Scoping is the right choice when the real friction is not "can this architecture work?" but "what exactly are we approving?" That usually means one of four patterns is present: several possible workflows are competing for attention, one workflow feels urgent but the boundary is still loose, leadership wants a budget range before authorizing deeper work, or the team is mixing business potential with technical speculation.

This is where many AI initiatives lose momentum early. A study on requirements engineering for AI-intensive systems found that ambiguity between business intent and technical interpretation is a common upstream cause of downstream delivery problems. The wrong response is commissioning deeper technical analysis before the scope has become decision-ready.

When Technical Assessment Is the Better First Buy

Technical assessment becomes the better first buy once the workflow is real and the next question is whether the proposed build should be trusted. That usually means there is already a vendor recommendation, an internal architecture proposal, a feature with real budget behind it, or a live-system problem that may justify significant spend.

At that stage, the risk profile changes. The biggest mistake is not "we chose the wrong first workflow." It is "we approved the wrong implementation path." Both research on why AI projects go off track even when teams execute competently and RAND's analysis of AI project failures point to misalignment between the intended business outcome and the actual technical system being built. Assessment exists to surface that gap before the budget is gone.

Where Buyers Usually Choose Wrong

The most common error is paying for technical depth when the real missing asset is a decision. Buyers ask for architecture review, vendor diligence, or feasibility analysis when no one has actually locked the first workflow, success condition, or economic threshold. The assessment returns something intelligent, but it still cannot answer the unresolved upstream question.

The opposite error also happens. Teams buy a light scoping exercise when the real exposure is already technical: a major build is pending, a vendor plan is about to be approved, or the system is live enough that architecture and operating risk now dominate. In those situations, staying at the scoping layer only delays the harder but necessary judgment call.

Boundary Condition

Some situations legitimately need both, but not at the same time. If the target is mostly clear yet one or two basic assumptions still need narrowing, a short scoping pass should happen first and the technical assessment should follow immediately after. The sequence matters because technical diligence works best when it is evaluating a real candidate path rather than helping invent one from scratch.

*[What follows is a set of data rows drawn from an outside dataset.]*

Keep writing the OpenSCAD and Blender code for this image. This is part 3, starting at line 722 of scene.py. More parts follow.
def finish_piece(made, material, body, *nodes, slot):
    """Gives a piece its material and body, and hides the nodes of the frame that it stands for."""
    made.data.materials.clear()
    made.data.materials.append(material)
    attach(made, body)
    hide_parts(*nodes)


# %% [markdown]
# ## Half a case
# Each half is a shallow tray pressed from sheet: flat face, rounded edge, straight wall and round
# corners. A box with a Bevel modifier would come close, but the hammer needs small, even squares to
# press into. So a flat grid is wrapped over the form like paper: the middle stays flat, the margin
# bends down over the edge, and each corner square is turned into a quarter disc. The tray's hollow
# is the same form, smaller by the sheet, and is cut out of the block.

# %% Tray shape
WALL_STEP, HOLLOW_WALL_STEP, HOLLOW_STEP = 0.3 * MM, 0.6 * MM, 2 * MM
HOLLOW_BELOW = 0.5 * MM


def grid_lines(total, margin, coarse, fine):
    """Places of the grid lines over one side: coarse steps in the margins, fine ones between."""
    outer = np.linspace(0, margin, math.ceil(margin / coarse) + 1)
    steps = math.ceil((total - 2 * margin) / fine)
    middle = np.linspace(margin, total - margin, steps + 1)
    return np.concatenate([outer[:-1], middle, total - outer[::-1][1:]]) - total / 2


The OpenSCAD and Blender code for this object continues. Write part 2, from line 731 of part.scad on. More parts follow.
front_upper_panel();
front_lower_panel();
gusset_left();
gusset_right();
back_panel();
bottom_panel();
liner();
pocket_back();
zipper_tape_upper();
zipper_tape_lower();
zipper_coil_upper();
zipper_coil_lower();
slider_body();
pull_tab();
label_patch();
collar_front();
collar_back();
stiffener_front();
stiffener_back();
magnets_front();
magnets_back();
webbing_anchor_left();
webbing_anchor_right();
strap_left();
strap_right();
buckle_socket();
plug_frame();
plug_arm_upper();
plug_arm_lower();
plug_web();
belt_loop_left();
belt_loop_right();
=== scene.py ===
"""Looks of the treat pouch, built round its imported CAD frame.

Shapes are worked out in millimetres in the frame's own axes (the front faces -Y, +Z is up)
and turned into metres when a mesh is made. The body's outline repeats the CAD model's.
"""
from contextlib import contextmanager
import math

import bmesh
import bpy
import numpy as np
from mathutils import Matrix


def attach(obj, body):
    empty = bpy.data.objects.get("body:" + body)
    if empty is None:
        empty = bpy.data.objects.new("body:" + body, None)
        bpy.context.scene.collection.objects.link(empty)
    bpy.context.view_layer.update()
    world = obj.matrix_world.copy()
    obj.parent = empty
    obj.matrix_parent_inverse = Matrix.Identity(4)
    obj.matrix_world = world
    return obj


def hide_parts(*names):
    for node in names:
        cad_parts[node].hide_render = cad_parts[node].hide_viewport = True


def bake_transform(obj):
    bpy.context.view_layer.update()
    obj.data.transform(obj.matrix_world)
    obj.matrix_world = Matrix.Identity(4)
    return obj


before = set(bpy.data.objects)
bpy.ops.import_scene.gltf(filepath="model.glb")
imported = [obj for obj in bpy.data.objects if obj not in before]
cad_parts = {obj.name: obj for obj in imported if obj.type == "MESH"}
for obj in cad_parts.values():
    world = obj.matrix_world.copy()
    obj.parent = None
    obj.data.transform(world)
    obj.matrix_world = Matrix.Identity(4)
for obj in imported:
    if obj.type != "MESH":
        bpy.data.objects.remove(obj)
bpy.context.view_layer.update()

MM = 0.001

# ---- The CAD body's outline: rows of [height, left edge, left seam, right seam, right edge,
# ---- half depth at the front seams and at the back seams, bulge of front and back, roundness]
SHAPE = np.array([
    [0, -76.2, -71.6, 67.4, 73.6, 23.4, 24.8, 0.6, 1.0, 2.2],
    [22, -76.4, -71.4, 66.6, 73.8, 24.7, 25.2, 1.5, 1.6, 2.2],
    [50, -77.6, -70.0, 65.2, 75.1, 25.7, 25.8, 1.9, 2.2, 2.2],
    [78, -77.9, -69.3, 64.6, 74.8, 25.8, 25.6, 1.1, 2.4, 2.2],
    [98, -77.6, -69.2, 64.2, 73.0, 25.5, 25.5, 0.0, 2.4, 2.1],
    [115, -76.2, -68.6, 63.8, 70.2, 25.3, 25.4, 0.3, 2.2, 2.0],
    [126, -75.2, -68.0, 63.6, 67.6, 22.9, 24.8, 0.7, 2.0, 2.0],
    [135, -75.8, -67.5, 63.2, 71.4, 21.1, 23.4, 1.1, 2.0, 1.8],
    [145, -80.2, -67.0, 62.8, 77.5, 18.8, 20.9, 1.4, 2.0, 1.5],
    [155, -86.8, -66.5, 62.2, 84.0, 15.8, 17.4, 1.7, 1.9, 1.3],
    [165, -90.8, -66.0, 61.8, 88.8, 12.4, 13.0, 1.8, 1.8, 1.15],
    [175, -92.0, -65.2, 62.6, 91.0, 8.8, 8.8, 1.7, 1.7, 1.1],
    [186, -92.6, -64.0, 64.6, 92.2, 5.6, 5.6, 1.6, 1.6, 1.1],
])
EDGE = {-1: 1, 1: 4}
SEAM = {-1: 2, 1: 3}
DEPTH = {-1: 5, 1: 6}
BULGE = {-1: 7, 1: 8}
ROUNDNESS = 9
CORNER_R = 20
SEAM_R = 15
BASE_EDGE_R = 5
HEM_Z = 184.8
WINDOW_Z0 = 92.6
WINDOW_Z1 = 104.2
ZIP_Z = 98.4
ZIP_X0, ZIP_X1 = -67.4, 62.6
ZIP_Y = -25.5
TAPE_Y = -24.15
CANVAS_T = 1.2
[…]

The reverse sequence only makes sense when the workflow is already fixed by reality. For example, if a production bottleneck, compliance deadline, or vendor replacement decision is already defined, a technical assessment can come first because there is no longer a meaningful "what should we do?" question to answer.

First Steps

  1. Write the buyer question in one sentence. If it starts with "What should we do first?" buy scoping. If it starts with "Can we trust this technical path?" buy assessment.
  2. List the commitment at risk. If the next commitment is still deciding scope and budget, scoping is enough. If the next commitment is a build, vendor, or architecture decision, assessment is likely the right move.
  3. Name the output you need next. Written plan and next step means scoping. Risk map and technical recommendation means assessment.

Practical Solution Pattern

Run the decision in sequence, not in parallel. First determine whether the immediate uncertainty is strategic or technical. If the target itself is still moving, compress that uncertainty into one written recommendation, one delivery path, and one clear next step. If the target is already fixed, review the actual architecture, workflow, and budget exposure before more spend compounds the mistake.

This works because scoping and assessment solve different categories of waste. Scoping prevents teams from committing resources against a blurry target. Assessment prevents teams from committing serious budget against the wrong technical path. If the question is still "what should we do first," Strategic Scoping Session is the correct first surface. If the question is already "should we trust this build path," AI Technical Assessment is the stronger next move.

References

  1. Ahmad, K., Abdelrazek, M., Arora, C., Bano, M., & Grundy, J. A Systematic Mapping Study on Requirements Engineering for AI-Intensive Systems. arXiv, 2022.
  2. HBR Editors. Keep Your AI Projects on Track. Harvard Business Review, 2023.
  3. RAND Corporation. Analysis of AI Project Failures. RAND Corporation, 2024.
  4. Amershi, S., Begel, A., Bird, C., DeLine, R., Gall, H., Kamar, E., Nagappan, N., Nushi, B., & Zimmermann, T. Software Engineering for Machine Learning: A Case Study. ICSE, 2019.
  5. Google. Rules of Machine Learning: Best Practices for ML Engineering. Google Developers, 2024.
  6. Sculley, D., Holt, G., Golovin, D., Davydov, E., Phillips, T., Ebner, D., Chaudhary, V., Young, M., Crespo, J., & Dennison, D. Hidden Technical Debt in Machine Learning Systems. NeurIPS, 2015.